Retrieving dropped things and giving them back to their partners is a big part of what the mobility service dogs do. I quickly learned that whenever I dropped something in the house or the studio, which was often, I should not pick it up myself. When this dog heard the sound of anything hitting the floor, he would come running to retrieve it and hand it back to me. If I had already picked it up by the time he got there, he would look at me like I was the one who needed better training. He was the server, and I was the servee. That’s how it worked, otherwise I was interfering with his life’s mission and passion. I would have to drop the thing again so he could pick it up and give it to me, thus setting the matter straight. One day I had a guy repairing an upstairs window in my house, and he dropped his screwdriver down onto the patio below. Who knows where the dog had been until that moment, whether inside or out, but he obviously heard the sound, came and figured out that the screwdriver was the dropped object, and figured out who must have dropped it. By the time the guy had climbed back in the window and reached the top of the stairs to go down and look for his tool, the dog was coming up the stairs with the screwdriver in his mouth to return it.
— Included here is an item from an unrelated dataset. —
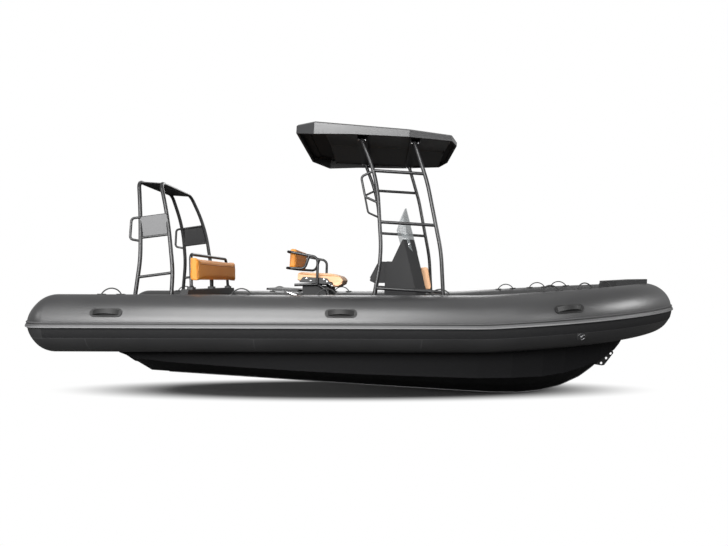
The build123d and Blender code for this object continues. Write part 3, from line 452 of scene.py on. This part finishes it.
def clear_screen(name, colour):
    """Clear polycarbonate sheet: partly see-through, with its own shine."""
    paint = new_finish(name)
    haze = paint.grain(14, 3)
    return paint.shade(
        base_color=colour,
        roughness=0.05 + haze * 0.04,
        specular_ior_level=0.8,
        alpha=0.42 + haze * 0.06,
    )


def braided_rope(name, colour, worn):
    """Braided rope: small round strands, paler at their middles and darker between them."""
    paint = new_finish(name)
    strand = paint.cells(420)
    return paint.shade(
        base_color=paint.blend(strand.ease(0.1, 0.6), worn, colour),
        roughness=0.8,
        normal=paint.relief(strand, 0.0012, 0.8),
    )


# Each finish: its material, colour and worn colour, then what it sets of roughness,
# shine and coat
FINISH = {
    "tube": coated_fabric("tube_fabric", grey(0.0155, 0.016), grey(0.021, 0.0215)),
    # Rub strake: the fourth colour is the ridge's painted highlight, the fifth the painted
    # shade in its groove and under its lip
    "strake": lipped_rubber(
        "strake_rubber", grey(0.044, 0.045), grey(0.058, 0.059), grey(0.125, 0.127), grey(0.008)
    ),
    "band": moulded_rubber("band_rubber", grey(0.0095, 0.010), grey(0.014, 0.0145), 0.6, 0.2),
    "rubber": moulded_rubber("black_rubber", grey(0.007), grey(0.012), 0.5),
    "rope": braided_rope("lifeline_rope", grey(0.012), grey(0.035)),
    "hull": gelcoat("hull_gelcoat", grey(0.0035, 0.004), grey(0.007, 0.0075), 0.52, 0.16),
    "moulding": gelcoat("dark_moulding", grey(0.009, 0.0095), grey(0.013, 0.0135), 0.55, 0.3),
    "dash": gelcoat("dash_moulding", grey(0.009, 0.0095), grey(0.013, 0.0135), 0.55, 0.3),
    # Roof: the third colour is its underside's, darker as painted shade
    "roof": gloss_moulding(
        "roof_gelcoat", grey(0.018, 0.019), grey(0.026, 0.027), grey(0.012, 0.0125)
    ),
    "lining": gelcoat("roof_lining", grey(0.026, 0.0265), grey(0.034, 0.0345), 0.26, 0.6),
    "bead": gelcoat("roof_bead", grey(0.060, 0.061), grey(0.075, 0.076), 0.3, 0.6),
    "sole": tread("sole_tread", grey(0.060, 0.062), grey(0.085, 0.087)),
    "frame": powder_coat("frame_powder", grey(0.011, 0.0115), grey(0.018, 0.0185), 0.27),
    "rail": powder_coat("rail_powder", grey(0.004, 0.0045), grey(0.007, 0.0075), 0.28),
    "black": powder_coat("black_powder", grey(0.0045, 0.005), grey(0.008, 0.0085), 0.45),
    "panel": panel_sheet("panel_sheet", grey(0.115, 0.117), grey(0.004, 0.0045)),
    "vinyl": marine_vinyl("tan_vinyl", (0.46, 0.165, 0.016), (0.52, 0.205, 0.028)),
    "pale": marine_vinyl("pale_vinyl", (0.57, 0.33, 0.185), (0.63, 0.39, 0.23)),
    "piping": marine_vinyl("tan_piping", (0.30, 0.115, 0.028), (0.36, 0.15, 0.04)),
    "steel": stainless("stainless_steel", grey(0.72, 0.73), 0.22),
    "dull_steel": stainless("dull_steel", grey(0.24, 0.245), 0.34),
    # Keel guard: pale grey as a painted highlight along the keel
    "guard_highlight": moulded_rubber("keel_guard_highlight", grey(0.20, 0.205), grey(0.26, 0.265), 0.35),
    "screen": clear_screen("clear_screen", (0.20, 0.215, 0.22)),
    "lamp": gelcoat("lamp_lens", grey(0.35, 0.36), grey(0.42, 0.43), 0.25, 0.5, 0.6),
}

NODE_FINISH = {
    "collar_port": "tube",
    "collar_starboard": "tube",
    "collar_bow": "tube",
    "rub_strake": "strake",
    "wear_band": "band",
    "tube_handles": "rubber",
    "lifeline_loops": "rope",
    "loop_patches": "rubber",
    "tow_rings": "dull_steel",
    "bow_step": "black",
    "bow_eye": "black",
    "hull": "hull",
    "transom": "hull",
    "sole": "sole",
    "aft_deck": "moulding",
    "bow_deck": "moulding",
    "bow_lid": "sole",
    "console": "moulding",
    "dash": "dash",
    "windscreen": "screen",
    "console_pad": "vinyl",
    "fore_seat_box": "moulding",
    "fore_seat_lid": "moulding",
    "fore_seat_cushion": "vinyl",
    "ttop_frame_port": "frame",
    "ttop_frame_starboard": "frame",
    "roof": "roof",
    "roof_channels": "frame",
    "helm_seat_box": "moulding",
    "helm_seat_rims": "rail",
    "helm_seat_pan": "black",
    "helm_seat_rail": "rail",
    "helm_seat_cushion": "vinyl",
    "helm_backrest": "vinyl",
    "shelf": "black",
    "shelf_brackets": "steel",
    "roll_bar": "frame",
    "bar_panels": "panel",
    "bar_rack": "black",
    "bench_box": "moulding",
    "bench_lid": "moulding",
    "bench_cushion": "vinyl",
    "bench_beam": "black",
    "bench_frame": "rail",
    "bench_backrest": "vinyl",
}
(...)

The constant accompaniment to any kind of service performed by this dog was a wagging tail and a big golden retriever smile. The only time the dog looked put out was when you didn’t let him do something for you. He was always thinking, trying to anticipate your next need so he could meet it before you asked him. We often took him with us when we went out at night, much to our two personal dogs’ resentment. Socializing the dogs to know how to behave in public, in stores and in restaurants, is important. Whenever we were preparing to go out, he would stare expectantly at us, tail wagging, asking to go along. One night I was getting dressed to go out and he gave me that inquiring look. I told him yes, he could go with us this time. Elated, he dashed off down the stairs to wait for us by the door, or so I assumed. A few minutes later he reappeared with my car keys in his mouth. He had found my purse, wherever I had left it downstairs, and had gotten the keys out to bring to me, knowing I would need them next. This was not something I had taught him to do.
We ultimately raised and trained four service dogs, two goldens and two labs. Contrary to my previous prejudice, I loved the goldens. They were very serious about their work and therefore the easiest to train. But I loved the labs, too; they had a better sense of humor about the job. It was as if in the middle of learning a new task, they had to stop every so often to tell a joke. We would get to the same end result as the goldens, eventually, but only after much mutual cracking up along the way.
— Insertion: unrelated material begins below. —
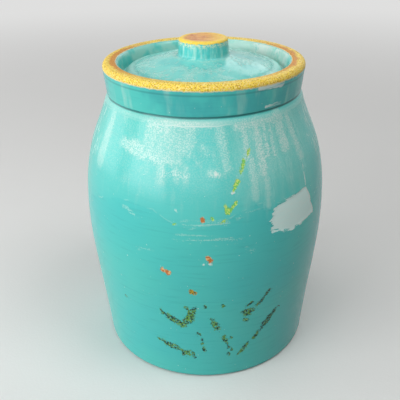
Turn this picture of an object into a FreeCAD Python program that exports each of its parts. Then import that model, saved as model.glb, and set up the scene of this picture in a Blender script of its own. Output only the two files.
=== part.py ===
import FreeCAD, Part
import math
import os

from FreeCAD import Vector

os.makedirs("parts", exist_ok=True)

# Lengths are in millimetres and slopes are radius gained per height climbed.
# The jar stands on Z = 0 with its axis on Z, and every outline is drawn in the XZ plane.

# Jar: barrel
foot_radius = 84.9
foot_edge_round = 3.0
foot_ring_width = 11.0
foot_recess_depth = 2.2
foot_recess_round = 1.0
foot_slope = 0.086
foot_reach = 66.0
belly_radius = 95.0
belly_height = 116.0
belly_reach_down = 27.0
belly_reach_up = 59.0
wall = 9.0
floor_thickness = 10.5
floor_corner_round = 14.0

# Jar: shoulder, incised line and collar
neck_radius = 73.8
neck_height = 210.4
neck_slope = -0.26
neck_reach = 28.0
line_width = 1.7
line_depth = 1.3
line_bottom_round = 0.5
collar_radius = 73.4
collar_height = 21.4
lip_radius = 75.6
lip_outer_round = 3.6
lip_inner_round = 4.4
mouth_radius = 63.6

# Jar: gallery, the ledge inside the collar that carries the lid
gallery_depth = 13.5
gallery_radius = 60.6
gallery_corner_round = 1.0
throat_radius = 52.0
throat_edge_round = 1.6
gallery_thickness = 8.0
gallery_under_slope = 0.8

# Lid
lid_gap = 2.5
lid_edge_height = 6.2
lid_edge_round = 4.0
lid_under_round = 1.0
lid_crown_height = 16.6
lid_thickness = 9.0
seat_width = 12.0
knob_radius = 18.3
knob_flare = 0.7
knob_foot_round = 2.0
knob_height = 11.5
knob_top_round = 2.2
knob_dish_depth = 0.7

# Fits and levels that follow from the sizes above
line_top = neck_height + line_width
rim_height = line_top + collar_height
seat_height = rim_height - gallery_depth
lid_radius = gallery_radius - lid_gap


def point(radius, height):
    return Vector(radius, 0, height)


def rounded(corners):
    """Straight runs through (radius, height) corners. A third value rounds that corner."""
    edges = []
    start = point(*corners[0][:2])
    for before, here, after in zip(corners, corners[1:], corners[2:]):
        corner = point(*here[:2])
        if len(here) == 2:
            edges.append(Part.makeLine(start, corner))
            start = corner
            continue
        radius = here[2]
        back = (point(*before[:2]) - corner).normalize()
        ahead = (point(*after[:2]) - corner).normalize()
        half_angle = back.getAngle(ahead) / 2
        run = radius / math.tan(half_angle)
        to_arc = radius / math.sin(half_angle) - radius
        arc_start = corner + back * run
        arc_middle = corner + (back + ahead).normalize() * to_arc
        arc_end = corner + ahead * run
        edges.append(Part.makeLine(start, arc_start))
        edges.append(Part.Arc(arc_start, arc_middle, arc_end).toShape())
        start = arc_end
    edges.append(Part.makeLine(start, point(*corners[-1][:2])))
    return edges


def bezier(*poles):
    curve = Part.BezierCurve()
    curve.setPoles([point(radius, height) for radius, height in poles])
    return curve


def last_parameter(curve, is_inside):
    """Parameter where a curve that starts inside a region leaves it."""
    low, high = curve.FirstParameter, curve.LastParameter
    for _ in range(60):
        middle = (low + high) / 2
        if is_inside(curve.value(middle)):
            low = middle
        else:
            high = middle
    return low


def inner_face(curve, first, last):
    """A stretch of the barrel's outside, moved inwards by the wall."""
    inner = curve.copy()
    inner.segment(first, last)
    inner.translate(Vector(-wall, 0, 0))
    return inner


def revolve(edges):
    face = Part.Face(Part.Wire(edges))
    return face.revolve(Vector(0, 0, 0), Vector(0, 0, 1), 360)


def barrel_curves():
    """Outside of the barrel: foot to belly, and belly to the neck under the incised line."""
    start_height = 2 * foot_edge_round
    start_radius = foot_radius + foot_slope * start_height
    lower = bezier(
        (start_radius, start_height),
        (foot_radius + foot_slope * foot_reach, foot_reach),
        (belly_radius, belly_height - belly_reach_down),
        (belly_radius, belly_height),
    )
    upper = bezier(
        (belly_radius, belly_height),
        (belly_radius, belly_height + belly_reach_up),
        (neck_radius - neck_slope * neck_reach, neck_height - neck_reach),
        (neck_radius, neck_height),
    )
    return lower, upper


def make_jar_body():
    lower, upper = barrel_curves()
    foot_start = lower.value(lower.FirstParameter)

    # The inside is the barrel moved in by the wall. It runs from above the floor's corner
    # up to where it meets the cone under the gallery.
    inside_start = floor_thickness + floor_corner_round
    gallery_underside = seat_height - gallery_thickness

    def is_under_gallery(outside):
        reach = outside.x - wall - throat_radius
        return outside.z < gallery_underside - gallery_under_slope * reach

    first = last_parameter(lower, lambda outside: outside.z < inside_start)
    last = last_parameter(upper, is_under_gallery)
    inner_lower = inner_face(lower, first, lower.LastParameter)
    inner_upper = inner_face(upper, upper.FirstParameter, last)
    inner_foot = inner_lower.value(inner_lower.FirstParameter)
    inner_neck = inner_upper.value(inner_upper.LastParameter)
    foot_tangent = inner_lower.tangent(inner_lower.FirstParameter)[0]
    floor_corner = inner_foot - foot_tangent * ((inner_foot.z - floor_thickness) / foot_tangent.z)

    foot_ring_radius = foot_radius - foot_ring_width
    foot = rounded([
        (0, foot_recess_depth),
        (foot_ring_radius - foot_recess_depth, foot_recess_depth, foot_recess_round),
        (foot_ring_radius, 0, foot_recess_round),
        (foot_radius, 0, foot_edge_round),
        (foot_start.x, foot_start.z),
    ])
    collar = rounded([
        (neck_radius, neck_height),
        (collar_radius - line_depth, neck_height + line_width / 2, line_bottom_round),
        (collar_radius, line_top),
        (lip_radius, rim_height, lip_outer_round),
        (mouth_radius, rim_height, lip_inner_round),
        (gallery_radius, seat_height, gallery_corner_round),
        (throat_radius, seat_height, throat_edge_round),
        (throat_radius, gallery_underside, throat_edge_round),
        (inner_neck.x, inner_neck.z),
    ])
    floor = rounded([
        (inner_foot.x, inner_foot.z),
        (floor_corner.x, floor_thickness, floor_corner_round),
        (0, floor_thickness),
    ])
    axis = [Part.makeLine(point(0, floor_thickness), point(0, foot_recess_depth))]
    inside = [inner_upper.toShape(), inner_lower.toShape()]
    barrel = [lower.toShape(), upper.toShape()]
    return revolve(foot + barrel + collar + inside + floor + axis)


def dome_height(radius, crown, ball):
    """Height of a spherical dome whose crown is on the axis."""
    return crown - ball + math.sqrt(ball ** 2 - radius ** 2)


def dome_arc(from_radius, to_radius, crown, ball):
    radii = (from_radius, (from_radius + to_radius) / 2, to_radius)
    return Part.Arc(*[point(r, dome_height(r, crown, ball)) for r in radii]).toShape()


def make_lid():
    crown = seat_height + lid_crown_height
    rise = lid_crown_height - lid_edge_height
    ball = (lid_radius ** 2 + rise ** 2) / (2 * rise)

    # The dome stops short of the edge and of the knob, and tangent runs lead on to both corners.
    dome_edge = lid_radius - lid_edge_round
    dome_knob = knob_radius + knob_flare + 2 * knob_foot_round
    edge_height = dome_height(dome_edge, crown, ball)
    knob_foot_height = dome_height(dome_knob, crown, ball)
    edge_drop = dome_edge / (edge_height - crown + ball) * (lid_radius - dome_edge)
    foot_climb = dome_knob / (knob_foot_height - crown + ball) * (dome_knob - knob_radius - knob_flare)
    knob_top = crown + knob_height

    under_radius = lid_radius - seat_width
    under_crown = crown - lid_thickness
    under_rise = under_crown - seat_height
    under_ball = (under_radius ** 2 + under_rise ** 2) / (2 * under_rise)

    edge = rounded([
        (under_radius, seat_height),
        (lid_radius, seat_height, lid_under_round),
        (lid_radius, edge_height - edge_drop, lid_edge_round),
        (dome_edge, edge_height),
    ])
    dome = [dome_arc(dome_edge, dome_knob, crown, ball)]
    dish_radius = knob_radius - 2 * knob_top_round
    dish_ball = (dish_radius ** 2 + knob_dish_depth ** 2) / (2 * knob_dish_depth)
    dish_middle = knob_top - knob_dish_depth + dish_ball - math.sqrt(dish_ball ** 2 - dish_radius ** 2 / 4)
    knob = rounded([
        (dome_knob, knob_foot_height),
        (knob_radius + knob_flare, knob_foot_height + foot_climb, knob_foot_round),
        (knob_radius, knob_top, knob_top_round),
        (dish_radius, knob_top),
    ])
    dish = [Part.Arc(
        point(dish_radius, knob_top),
        point(dish_radius / 2, dish_middle),
        point(0, knob_top - knob_dish_depth),
    ).toShape()]
    axis = [Part.makeLine(point(0, knob_top - knob_dish_depth), point(0, under_crown))]
    hollow = [dome_arc(0, under_radius, under_crown, under_ball)]
    return revolve(edge + dome + knob + dish + axis + hollow)


def main():
    for name, shape in (("jar_body", make_jar_body()), ("lid", make_lid())):
        shape.exportStep(f"parts/{name}.step")


main()
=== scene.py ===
import math

import bmesh
import bpy
import numpy as np
from mathutils import Matrix, Vector


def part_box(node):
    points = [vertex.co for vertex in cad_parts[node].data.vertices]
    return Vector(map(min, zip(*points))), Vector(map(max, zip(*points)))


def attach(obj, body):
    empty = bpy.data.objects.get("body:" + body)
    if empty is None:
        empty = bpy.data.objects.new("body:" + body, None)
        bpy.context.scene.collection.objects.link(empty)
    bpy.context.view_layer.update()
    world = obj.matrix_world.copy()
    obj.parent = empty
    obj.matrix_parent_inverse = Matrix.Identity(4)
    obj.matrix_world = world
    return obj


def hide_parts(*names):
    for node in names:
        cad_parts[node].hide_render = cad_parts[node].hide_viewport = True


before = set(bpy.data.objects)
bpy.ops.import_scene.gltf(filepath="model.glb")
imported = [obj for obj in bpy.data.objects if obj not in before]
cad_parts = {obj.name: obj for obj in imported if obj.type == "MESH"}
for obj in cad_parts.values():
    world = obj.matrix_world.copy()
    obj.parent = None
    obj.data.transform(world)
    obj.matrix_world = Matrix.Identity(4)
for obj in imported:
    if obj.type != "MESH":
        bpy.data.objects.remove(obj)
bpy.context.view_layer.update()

MM = 0.001
DEG = math.pi / 180

# The camera stands in front of the jar on -Y and looks down at it.
CAMERA_DISTANCE = 0.444
CAMERA_HEIGHT = 0.3426
CAMERA_TILT = 27.23 * DEG
CAMERA_TURN = -0.53 * DEG
CAMERA_ROLL = -0.79 * DEG
FOCAL_LENGTH = 54.0
SENSOR_WIDTH = 36.0

# Mesh density of the turned pieces. Front segments are finer than those behind.
SEGMENTS = 300
FRONT_CROWDING = 0.45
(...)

When you finally deliver your mature dog back to the organization for advanced training, it is best if you leave with a new puppy in your arms. This helps ease the wrenching separation you inevitably feel from the dog you have loved and nurtured for a year an a half. You can’t focus on feeling sorry for yourself when you have an un-housetrained eight week old puppy on your hands. Yes, turning the mature dogs in was heartbreaking, but the joy and excitement of starting over with a new puppy was huge. The challenge and fun of preparing them to serve their future partners was magical. All four dogs were placed with wonderful partners and I see them from time to time at reunions. When we meet again there are ear to ear smiles on everyone. Although the dogs remember me and we have a big noisy, slobbery love fest for a few minutes, they now have a meaningful mission in their lives and a partner that they are devoted to. Their partners have in the dog a best friend who assists them to be more independent, and who gives them unconditional love and chronically cheerful companionship. By puppy raising I got to make a profound difference, for possibly the only time in my life, in eight other lives, human and canine. It doesn’t get any better than that.
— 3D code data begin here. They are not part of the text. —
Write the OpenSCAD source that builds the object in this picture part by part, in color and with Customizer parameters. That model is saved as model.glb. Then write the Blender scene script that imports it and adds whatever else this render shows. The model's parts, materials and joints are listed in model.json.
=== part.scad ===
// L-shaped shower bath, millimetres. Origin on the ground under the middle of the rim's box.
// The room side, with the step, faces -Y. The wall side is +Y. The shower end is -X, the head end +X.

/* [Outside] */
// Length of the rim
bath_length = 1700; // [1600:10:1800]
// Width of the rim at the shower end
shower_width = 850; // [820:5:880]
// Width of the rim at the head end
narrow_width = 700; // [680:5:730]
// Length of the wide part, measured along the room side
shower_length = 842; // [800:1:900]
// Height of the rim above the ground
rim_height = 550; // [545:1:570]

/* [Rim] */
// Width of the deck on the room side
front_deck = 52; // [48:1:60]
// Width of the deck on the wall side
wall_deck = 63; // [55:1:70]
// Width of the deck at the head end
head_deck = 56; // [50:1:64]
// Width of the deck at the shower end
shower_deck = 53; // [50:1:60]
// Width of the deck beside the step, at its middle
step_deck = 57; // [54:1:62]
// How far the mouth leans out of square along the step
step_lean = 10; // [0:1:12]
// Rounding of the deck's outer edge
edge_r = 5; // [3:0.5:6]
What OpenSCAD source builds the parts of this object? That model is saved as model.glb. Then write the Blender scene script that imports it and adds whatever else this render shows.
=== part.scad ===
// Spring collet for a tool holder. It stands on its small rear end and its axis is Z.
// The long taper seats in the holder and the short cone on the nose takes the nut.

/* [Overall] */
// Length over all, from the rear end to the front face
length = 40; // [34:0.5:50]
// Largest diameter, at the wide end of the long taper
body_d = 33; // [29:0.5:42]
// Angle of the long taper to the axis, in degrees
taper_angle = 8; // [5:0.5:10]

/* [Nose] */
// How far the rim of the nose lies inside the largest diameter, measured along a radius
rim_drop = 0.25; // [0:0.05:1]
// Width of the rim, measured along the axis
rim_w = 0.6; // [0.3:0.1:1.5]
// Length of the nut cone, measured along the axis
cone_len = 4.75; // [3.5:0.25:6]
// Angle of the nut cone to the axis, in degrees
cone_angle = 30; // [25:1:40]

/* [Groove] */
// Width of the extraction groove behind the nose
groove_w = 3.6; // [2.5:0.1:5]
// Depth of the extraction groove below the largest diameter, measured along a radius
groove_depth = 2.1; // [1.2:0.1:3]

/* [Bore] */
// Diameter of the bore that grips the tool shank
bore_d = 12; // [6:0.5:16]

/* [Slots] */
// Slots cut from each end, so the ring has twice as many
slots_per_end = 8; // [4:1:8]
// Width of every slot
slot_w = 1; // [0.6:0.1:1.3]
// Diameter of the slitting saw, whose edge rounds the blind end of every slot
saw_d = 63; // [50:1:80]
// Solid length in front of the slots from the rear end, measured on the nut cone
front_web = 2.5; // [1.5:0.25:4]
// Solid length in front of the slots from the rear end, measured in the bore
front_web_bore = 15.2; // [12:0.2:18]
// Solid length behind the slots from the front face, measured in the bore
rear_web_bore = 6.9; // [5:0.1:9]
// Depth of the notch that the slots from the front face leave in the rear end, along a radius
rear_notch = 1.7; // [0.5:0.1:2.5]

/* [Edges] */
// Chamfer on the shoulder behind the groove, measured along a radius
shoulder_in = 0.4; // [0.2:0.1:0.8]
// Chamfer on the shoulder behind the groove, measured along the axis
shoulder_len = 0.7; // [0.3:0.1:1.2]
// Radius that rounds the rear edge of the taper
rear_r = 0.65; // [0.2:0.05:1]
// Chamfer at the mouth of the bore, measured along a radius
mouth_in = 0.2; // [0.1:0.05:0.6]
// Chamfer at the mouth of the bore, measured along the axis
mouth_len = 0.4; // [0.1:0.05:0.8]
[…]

When I turned in my last service dog, I didn’t bring home a puppy. It nearly killed me. During the tenure of the last dog, my father had moved down into his own home around the corner from us. Seeing him everyday instead of only talking to him long distance, it became quickly apparent that what had seemed for years as simply the eccentricities of old age was something more serious. His now obvious dementia made him require more of my help than we had anticipated. When everyone asked why I hadn’t taken a new service dog puppy, I joked that I didn’t have the time and the energy to train a service dog and my father at the same time. Not a very funny joke, as it turned out.
I see now that all those years of training the dogs was just a set up. It’s like the service dogs truly anticipated what my future needs were going to be. It was really me who needed and received the appropriate training so that I could become a service dog for my father. This is what I tell people, but this is not a joke, either. I don’t have children, so I had no basic parenting skills like patience and effective communication with an uncooperative being. My father had taken care of me when I was young, but now the roles were reversing, quickly, and suddenly it was my job to anticipate his changing needs and to serve them. To call it a learning curve is ridiculous. This experience has been more like a monster rollercoaster ride where you are constantly in fear of being thrown to a horrible death, or of surviving only to throw up all over yourself and everyone around you.
What the service dogs taught me is how much better cut out for caretaking they are than I am. The dogs could not teach me how to be naturally happy in this job, but they did teach me how to do it well. Their secret is that, unlike me, they would never even think of trying to fix someone’s disability; that kind of effort only frustrates everyone involved and makes them all unhappy. Instead, the dog’s sole focus is to make their partner the most successful person with a disability they can. It took me a while, with much frustration, but I finally got this. I cannot fix my father’s aging or his dementia. Instead, I am trying to make him the most successful old man with dementia I can. This isn’t a job I love, but it is gratifying, at least. Success for my father means his being able to continue to live alone in his house. It means eating nutritiously, getting daily exercise, and being safe. Success is his not being made to feel dependent on someone else for all those things, although he is. Success means not having his lack of memory pointed out to him, or putting him in confusing, thus embarrassing, situations. Success is his being left alone to his own thoughts, no matter how scrambled they are. Everyday, as I repeat the same thing to my father or answer the same question for the umpteenth time, I think of the service dogs, tails wagging madly as they happily repeat the same task over and over and over. The dogs retrieve dropped objects; I do the same with bits of my father’s life. I retrieve lost words and moments of awareness. Unlike the dogs, I have to make an effort to smile as I’m serving, something they do automatically and sincerely. I have to admit, though, that when I do smile, the burden becomes much lighter.
Out of necessity for his well being, I guide my father through his daily life now, but I try to make it seem like I am no more than tail-wagging companionship. Ironically, I think I am like the golden retrievers I trained, taking it all a little too seriously. I need to be more like the labs; I should lighten up and learn a few jokes.